Practice common sales objections including not interested, too expensive, send me information, bad timing, competitor, and no budget.

May 19, 2026 · 7 min read

Objections are not always rejections

A buyer objection often means the buyer does not yet see enough relevance, value, urgency, proof, or trust. The goal is to clarify before pushing harder.

Examples to practice

Use these as practice prompts, not copy-paste scripts.

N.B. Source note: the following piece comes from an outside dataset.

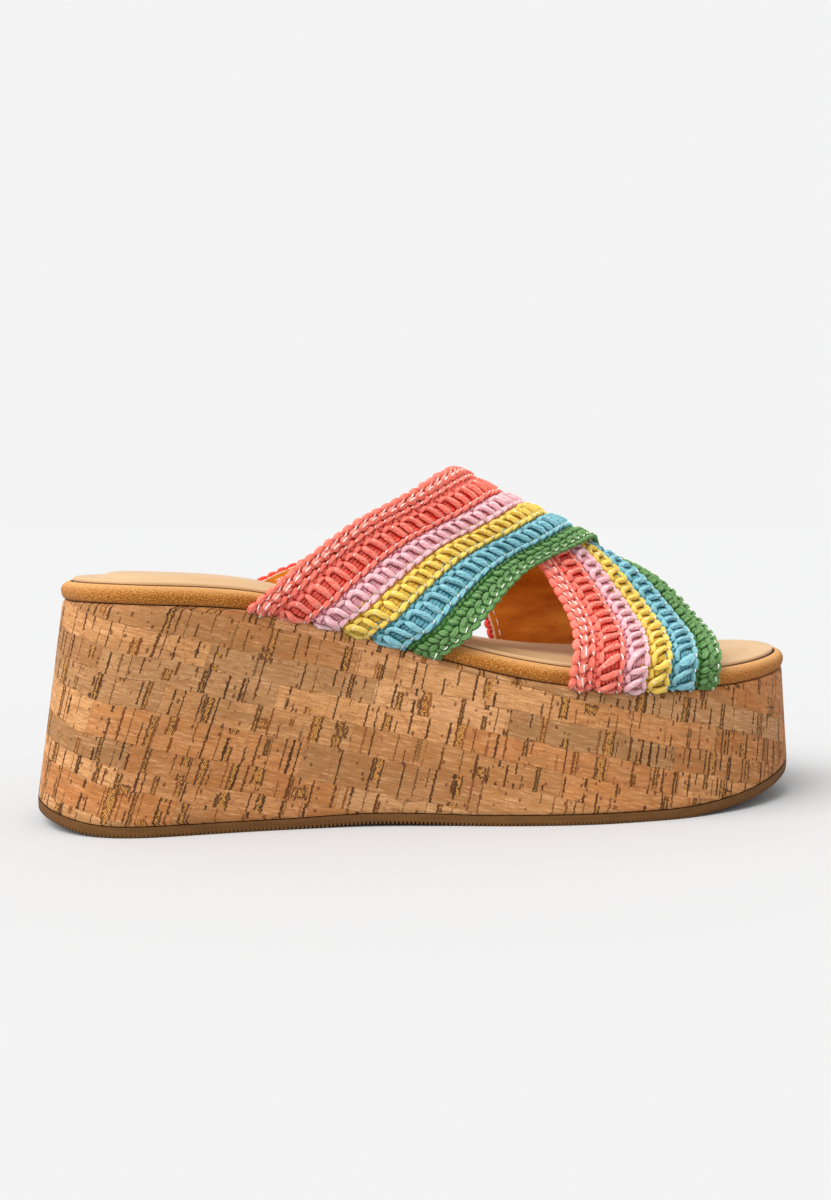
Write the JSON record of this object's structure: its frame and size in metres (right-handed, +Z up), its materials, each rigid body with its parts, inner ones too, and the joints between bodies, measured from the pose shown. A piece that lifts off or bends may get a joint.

The better answer depends on the buyer's context.

  • Not interested: acknowledge and ask whether the problem is not relevant or just not urgent.
  • Too expensive: clarify whether the issue is budget, value, risk, or comparison.
  • Send me information: ask what would make the note useful enough to read.
  • We use a competitor: ask what is working and what they wish was better.

The pattern to repeat

Acknowledge the buyer, ask one clear question, connect the answer to value or proof, then ask for a next step that fits the moment.

Questions this guide answers

What are common sales objections?

Common objections include not interested, too expensive, no budget, bad timing, already using a competitor, send me information, and not the decision maker.

How do I stop sounding pushy when handling objections?

Acknowledge first, ask a real question, and only continue if the buyer gives a reason that your solution can help.

Keep practicing

Turn the guide into a short drill and practice the conversation before the next call.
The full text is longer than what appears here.